GIVEN DATA:
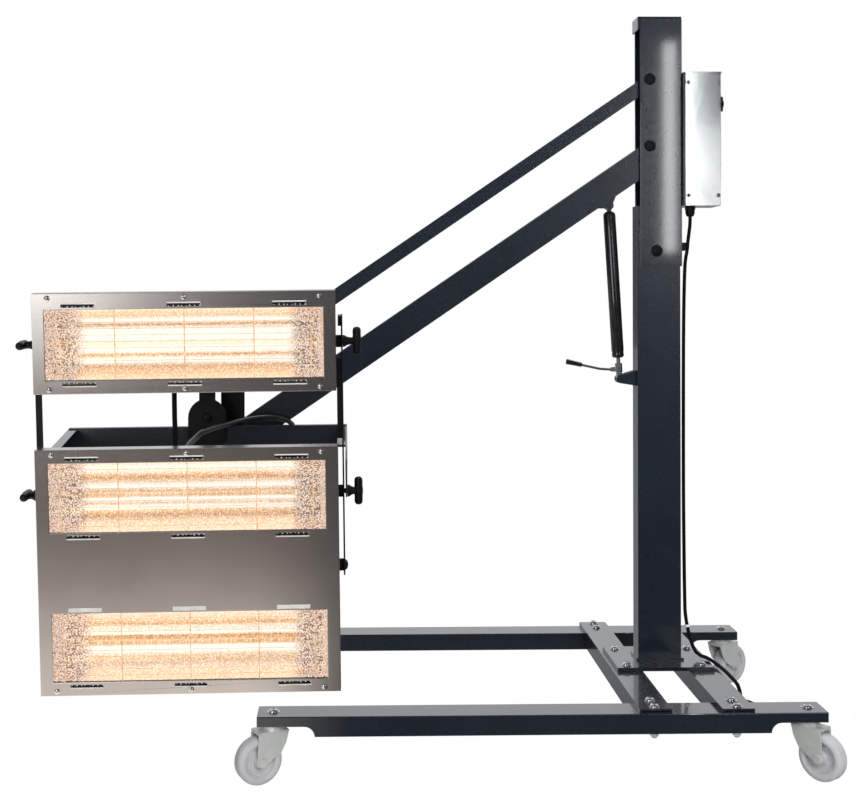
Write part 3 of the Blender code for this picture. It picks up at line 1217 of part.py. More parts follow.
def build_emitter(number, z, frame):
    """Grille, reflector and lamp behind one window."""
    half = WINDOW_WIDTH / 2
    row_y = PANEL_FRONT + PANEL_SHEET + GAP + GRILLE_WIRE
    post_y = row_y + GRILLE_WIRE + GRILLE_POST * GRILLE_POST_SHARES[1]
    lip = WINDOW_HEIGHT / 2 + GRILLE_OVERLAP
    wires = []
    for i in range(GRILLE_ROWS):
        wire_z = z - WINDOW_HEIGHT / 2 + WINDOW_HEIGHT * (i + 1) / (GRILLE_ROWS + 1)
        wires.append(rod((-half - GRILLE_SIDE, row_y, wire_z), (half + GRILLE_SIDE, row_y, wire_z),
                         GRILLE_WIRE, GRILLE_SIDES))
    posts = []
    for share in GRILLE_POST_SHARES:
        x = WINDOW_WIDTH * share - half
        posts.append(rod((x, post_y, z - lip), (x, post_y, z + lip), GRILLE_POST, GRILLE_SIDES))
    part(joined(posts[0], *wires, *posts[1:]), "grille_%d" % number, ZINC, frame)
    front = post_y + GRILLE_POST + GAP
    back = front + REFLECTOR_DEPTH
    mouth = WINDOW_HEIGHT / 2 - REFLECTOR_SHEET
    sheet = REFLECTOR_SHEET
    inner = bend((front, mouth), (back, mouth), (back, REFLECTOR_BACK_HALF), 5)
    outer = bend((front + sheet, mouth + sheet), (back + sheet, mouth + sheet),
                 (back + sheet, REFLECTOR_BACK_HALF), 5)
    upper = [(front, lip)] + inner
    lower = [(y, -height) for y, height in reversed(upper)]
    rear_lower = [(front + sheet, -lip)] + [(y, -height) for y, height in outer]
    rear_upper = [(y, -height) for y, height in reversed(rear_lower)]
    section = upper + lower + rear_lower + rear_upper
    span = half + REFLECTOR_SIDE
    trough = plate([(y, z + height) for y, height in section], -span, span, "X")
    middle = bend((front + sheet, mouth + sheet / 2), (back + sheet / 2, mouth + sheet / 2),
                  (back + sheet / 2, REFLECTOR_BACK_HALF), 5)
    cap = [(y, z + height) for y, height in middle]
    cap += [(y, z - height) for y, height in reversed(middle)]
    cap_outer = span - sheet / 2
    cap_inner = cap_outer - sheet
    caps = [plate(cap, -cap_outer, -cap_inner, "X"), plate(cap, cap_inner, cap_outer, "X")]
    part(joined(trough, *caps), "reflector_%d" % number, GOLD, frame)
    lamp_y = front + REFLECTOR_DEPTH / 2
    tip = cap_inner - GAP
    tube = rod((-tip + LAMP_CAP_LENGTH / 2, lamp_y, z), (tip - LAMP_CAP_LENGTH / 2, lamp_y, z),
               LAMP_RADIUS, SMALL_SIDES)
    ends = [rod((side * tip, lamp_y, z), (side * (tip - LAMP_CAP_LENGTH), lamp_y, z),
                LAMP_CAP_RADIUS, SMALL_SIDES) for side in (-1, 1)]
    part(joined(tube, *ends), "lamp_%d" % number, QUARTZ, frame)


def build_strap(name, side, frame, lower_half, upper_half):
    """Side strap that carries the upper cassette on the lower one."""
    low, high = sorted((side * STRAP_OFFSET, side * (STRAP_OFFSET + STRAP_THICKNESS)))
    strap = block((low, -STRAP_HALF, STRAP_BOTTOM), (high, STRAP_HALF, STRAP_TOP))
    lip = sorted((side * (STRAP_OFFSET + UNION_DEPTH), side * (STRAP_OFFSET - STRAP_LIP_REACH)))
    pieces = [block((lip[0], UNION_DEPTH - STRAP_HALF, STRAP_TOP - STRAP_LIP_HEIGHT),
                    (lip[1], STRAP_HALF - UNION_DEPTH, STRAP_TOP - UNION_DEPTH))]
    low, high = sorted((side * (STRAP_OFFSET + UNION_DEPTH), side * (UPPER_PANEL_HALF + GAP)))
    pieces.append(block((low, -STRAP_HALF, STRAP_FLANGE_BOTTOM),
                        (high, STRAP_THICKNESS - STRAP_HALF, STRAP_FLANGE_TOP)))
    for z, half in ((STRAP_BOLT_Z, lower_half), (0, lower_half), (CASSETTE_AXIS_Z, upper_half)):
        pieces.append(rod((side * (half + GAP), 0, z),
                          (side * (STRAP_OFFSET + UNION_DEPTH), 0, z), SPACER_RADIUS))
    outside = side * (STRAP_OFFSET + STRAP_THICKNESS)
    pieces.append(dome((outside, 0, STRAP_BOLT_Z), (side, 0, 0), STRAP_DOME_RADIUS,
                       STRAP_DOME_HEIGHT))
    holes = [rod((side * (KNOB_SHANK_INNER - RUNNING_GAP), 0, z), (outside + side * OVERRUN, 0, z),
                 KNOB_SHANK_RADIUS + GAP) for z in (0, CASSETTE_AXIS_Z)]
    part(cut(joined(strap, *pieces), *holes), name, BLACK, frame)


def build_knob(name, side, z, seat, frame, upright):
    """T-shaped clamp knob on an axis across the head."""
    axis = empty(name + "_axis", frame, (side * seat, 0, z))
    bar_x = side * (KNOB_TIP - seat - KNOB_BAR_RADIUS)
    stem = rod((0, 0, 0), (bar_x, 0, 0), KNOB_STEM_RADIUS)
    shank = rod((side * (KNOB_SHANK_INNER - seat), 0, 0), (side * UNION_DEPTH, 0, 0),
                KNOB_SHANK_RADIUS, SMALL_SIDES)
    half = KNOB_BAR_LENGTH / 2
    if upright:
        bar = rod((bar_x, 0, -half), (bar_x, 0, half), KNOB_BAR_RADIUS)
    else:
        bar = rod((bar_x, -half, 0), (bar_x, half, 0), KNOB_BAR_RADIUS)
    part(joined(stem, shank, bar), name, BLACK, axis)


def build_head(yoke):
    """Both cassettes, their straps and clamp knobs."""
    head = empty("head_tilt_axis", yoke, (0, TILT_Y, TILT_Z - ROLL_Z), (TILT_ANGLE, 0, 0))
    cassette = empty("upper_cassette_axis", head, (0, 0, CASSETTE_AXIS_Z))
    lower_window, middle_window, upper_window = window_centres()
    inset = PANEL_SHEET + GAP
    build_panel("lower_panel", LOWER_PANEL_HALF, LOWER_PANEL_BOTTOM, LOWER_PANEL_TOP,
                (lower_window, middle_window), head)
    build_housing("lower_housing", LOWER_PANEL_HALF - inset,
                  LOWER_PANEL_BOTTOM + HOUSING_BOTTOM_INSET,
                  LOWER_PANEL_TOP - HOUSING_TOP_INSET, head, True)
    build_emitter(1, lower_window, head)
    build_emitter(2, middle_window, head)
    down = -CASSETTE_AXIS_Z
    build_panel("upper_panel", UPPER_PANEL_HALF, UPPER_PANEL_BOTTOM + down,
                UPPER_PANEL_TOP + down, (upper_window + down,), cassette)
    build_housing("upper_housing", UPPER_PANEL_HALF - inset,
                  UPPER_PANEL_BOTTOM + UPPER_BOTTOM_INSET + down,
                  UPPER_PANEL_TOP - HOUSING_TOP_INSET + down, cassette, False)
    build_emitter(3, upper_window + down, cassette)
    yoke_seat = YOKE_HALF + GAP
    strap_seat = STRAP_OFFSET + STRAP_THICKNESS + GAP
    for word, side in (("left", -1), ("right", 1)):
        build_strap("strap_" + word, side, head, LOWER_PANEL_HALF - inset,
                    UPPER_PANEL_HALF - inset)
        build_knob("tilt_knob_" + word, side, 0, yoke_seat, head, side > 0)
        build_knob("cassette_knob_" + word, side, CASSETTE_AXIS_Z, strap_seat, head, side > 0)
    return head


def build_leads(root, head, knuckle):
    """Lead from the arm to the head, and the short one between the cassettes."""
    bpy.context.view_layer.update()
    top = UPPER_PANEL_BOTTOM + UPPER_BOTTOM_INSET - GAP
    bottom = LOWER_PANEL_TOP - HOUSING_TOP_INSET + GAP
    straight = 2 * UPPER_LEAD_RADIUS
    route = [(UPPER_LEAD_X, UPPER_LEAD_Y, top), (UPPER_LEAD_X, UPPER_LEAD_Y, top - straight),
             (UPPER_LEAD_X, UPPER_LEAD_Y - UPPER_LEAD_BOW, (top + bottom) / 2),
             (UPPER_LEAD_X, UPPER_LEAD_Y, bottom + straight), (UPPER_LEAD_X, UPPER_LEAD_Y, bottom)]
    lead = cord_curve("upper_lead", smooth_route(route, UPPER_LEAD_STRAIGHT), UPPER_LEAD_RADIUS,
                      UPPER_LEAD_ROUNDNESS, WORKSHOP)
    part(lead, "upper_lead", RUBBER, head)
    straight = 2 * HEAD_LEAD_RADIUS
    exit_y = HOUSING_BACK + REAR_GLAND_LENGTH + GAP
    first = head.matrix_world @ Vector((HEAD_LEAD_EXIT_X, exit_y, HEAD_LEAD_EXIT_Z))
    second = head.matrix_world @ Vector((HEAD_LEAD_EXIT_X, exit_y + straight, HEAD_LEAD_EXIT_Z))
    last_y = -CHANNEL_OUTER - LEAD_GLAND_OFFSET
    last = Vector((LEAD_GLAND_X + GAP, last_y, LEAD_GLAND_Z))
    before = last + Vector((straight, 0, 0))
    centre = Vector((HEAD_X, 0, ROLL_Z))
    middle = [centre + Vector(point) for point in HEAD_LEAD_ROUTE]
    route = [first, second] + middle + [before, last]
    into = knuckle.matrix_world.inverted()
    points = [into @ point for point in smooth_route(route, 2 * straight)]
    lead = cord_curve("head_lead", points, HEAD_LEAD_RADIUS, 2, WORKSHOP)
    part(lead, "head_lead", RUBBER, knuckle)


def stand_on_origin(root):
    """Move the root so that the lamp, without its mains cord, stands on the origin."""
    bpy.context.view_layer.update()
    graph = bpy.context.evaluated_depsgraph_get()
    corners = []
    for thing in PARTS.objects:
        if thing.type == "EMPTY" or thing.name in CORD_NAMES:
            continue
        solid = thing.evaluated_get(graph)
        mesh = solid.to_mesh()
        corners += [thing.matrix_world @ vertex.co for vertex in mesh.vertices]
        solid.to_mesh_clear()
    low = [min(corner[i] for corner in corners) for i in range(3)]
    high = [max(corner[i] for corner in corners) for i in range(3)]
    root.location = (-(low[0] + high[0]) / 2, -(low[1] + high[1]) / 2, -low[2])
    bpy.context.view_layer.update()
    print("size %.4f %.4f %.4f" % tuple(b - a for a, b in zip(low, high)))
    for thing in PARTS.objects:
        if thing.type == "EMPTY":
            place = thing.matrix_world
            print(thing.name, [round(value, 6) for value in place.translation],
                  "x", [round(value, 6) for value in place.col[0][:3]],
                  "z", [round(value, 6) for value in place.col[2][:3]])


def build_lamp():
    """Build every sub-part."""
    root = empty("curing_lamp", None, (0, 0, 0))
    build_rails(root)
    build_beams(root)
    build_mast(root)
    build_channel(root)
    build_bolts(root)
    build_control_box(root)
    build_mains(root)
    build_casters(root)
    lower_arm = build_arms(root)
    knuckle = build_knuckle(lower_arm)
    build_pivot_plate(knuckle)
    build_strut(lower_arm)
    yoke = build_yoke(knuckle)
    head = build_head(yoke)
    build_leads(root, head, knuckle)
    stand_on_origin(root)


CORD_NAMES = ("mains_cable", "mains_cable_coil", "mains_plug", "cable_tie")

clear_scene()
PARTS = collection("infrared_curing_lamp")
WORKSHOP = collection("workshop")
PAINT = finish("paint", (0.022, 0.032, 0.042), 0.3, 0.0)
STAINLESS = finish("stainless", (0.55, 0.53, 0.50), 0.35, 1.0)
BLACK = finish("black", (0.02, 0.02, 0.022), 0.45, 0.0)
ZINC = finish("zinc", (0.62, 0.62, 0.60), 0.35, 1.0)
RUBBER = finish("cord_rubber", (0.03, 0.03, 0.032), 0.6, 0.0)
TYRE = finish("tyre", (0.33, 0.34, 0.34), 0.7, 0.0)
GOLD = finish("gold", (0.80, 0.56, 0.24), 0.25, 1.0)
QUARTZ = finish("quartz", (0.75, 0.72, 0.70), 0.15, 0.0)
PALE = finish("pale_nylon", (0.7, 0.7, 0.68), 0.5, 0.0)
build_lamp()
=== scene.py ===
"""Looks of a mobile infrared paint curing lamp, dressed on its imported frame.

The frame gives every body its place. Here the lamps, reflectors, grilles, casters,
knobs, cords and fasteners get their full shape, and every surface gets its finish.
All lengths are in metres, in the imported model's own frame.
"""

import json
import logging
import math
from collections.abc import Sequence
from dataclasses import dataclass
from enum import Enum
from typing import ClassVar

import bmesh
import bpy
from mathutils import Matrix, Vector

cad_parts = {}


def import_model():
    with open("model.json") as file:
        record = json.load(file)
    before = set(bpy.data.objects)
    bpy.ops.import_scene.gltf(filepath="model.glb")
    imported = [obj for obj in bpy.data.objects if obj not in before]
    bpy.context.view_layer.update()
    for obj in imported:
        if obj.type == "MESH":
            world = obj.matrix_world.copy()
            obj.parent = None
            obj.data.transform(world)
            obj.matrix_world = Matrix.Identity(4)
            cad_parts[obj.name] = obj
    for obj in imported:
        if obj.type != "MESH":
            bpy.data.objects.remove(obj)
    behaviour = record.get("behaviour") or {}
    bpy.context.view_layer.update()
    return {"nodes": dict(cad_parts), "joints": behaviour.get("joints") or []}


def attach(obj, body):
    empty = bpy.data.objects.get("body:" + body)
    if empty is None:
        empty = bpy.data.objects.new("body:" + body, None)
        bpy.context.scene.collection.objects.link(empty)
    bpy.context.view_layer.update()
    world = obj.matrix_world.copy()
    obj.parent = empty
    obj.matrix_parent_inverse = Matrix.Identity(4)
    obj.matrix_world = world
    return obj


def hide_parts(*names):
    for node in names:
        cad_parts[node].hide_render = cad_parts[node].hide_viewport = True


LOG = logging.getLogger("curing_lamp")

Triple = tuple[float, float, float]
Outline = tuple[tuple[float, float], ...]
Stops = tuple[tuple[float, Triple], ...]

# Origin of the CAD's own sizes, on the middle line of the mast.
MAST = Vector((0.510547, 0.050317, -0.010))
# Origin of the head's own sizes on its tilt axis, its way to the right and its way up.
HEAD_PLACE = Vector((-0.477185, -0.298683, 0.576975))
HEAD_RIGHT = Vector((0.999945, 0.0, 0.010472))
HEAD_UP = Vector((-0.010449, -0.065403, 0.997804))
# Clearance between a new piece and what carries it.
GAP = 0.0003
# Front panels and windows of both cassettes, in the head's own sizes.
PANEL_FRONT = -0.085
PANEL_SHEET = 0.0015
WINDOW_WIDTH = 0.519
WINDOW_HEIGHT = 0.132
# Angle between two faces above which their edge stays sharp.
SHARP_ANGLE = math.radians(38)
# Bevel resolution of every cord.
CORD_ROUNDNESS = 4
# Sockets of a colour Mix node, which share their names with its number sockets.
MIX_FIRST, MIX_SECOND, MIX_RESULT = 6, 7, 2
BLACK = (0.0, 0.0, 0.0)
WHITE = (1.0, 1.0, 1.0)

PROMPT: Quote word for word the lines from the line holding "clear_scene()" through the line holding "its imported frame."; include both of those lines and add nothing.

THE SOLUTION:
clear_scene()
PARTS = collection("infrared_curing_lamp")
WORKSHOP = collection("workshop")
PAINT = finish("paint", (0.022, 0.032, 0.042), 0.3, 0.0)
STAINLESS = finish("stainless", (0.55, 0.53, 0.50), 0.35, 1.0)
BLACK = finish("black", (0.02, 0.02, 0.022), 0.45, 0.0)
ZINC = finish("zinc", (0.62, 0.62, 0.60), 0.35, 1.0)
RUBBER = finish("cord_rubber", (0.03, 0.03, 0.032), 0.6, 0.0)
TYRE = finish("tyre", (0.33, 0.34, 0.34), 0.7, 0.0)
GOLD = finish("gold", (0.80, 0.56, 0.24), 0.25, 1.0)
QUARTZ = finish("quartz", (0.75, 0.72, 0.70), 0.15, 0.0)
PALE = finish("pale_nylon", (0.7, 0.7, 0.68), 0.5, 0.0)
build_lamp()
=== scene.py ===
"""Looks of a mobile infrared paint curing lamp, dressed on its imported frame.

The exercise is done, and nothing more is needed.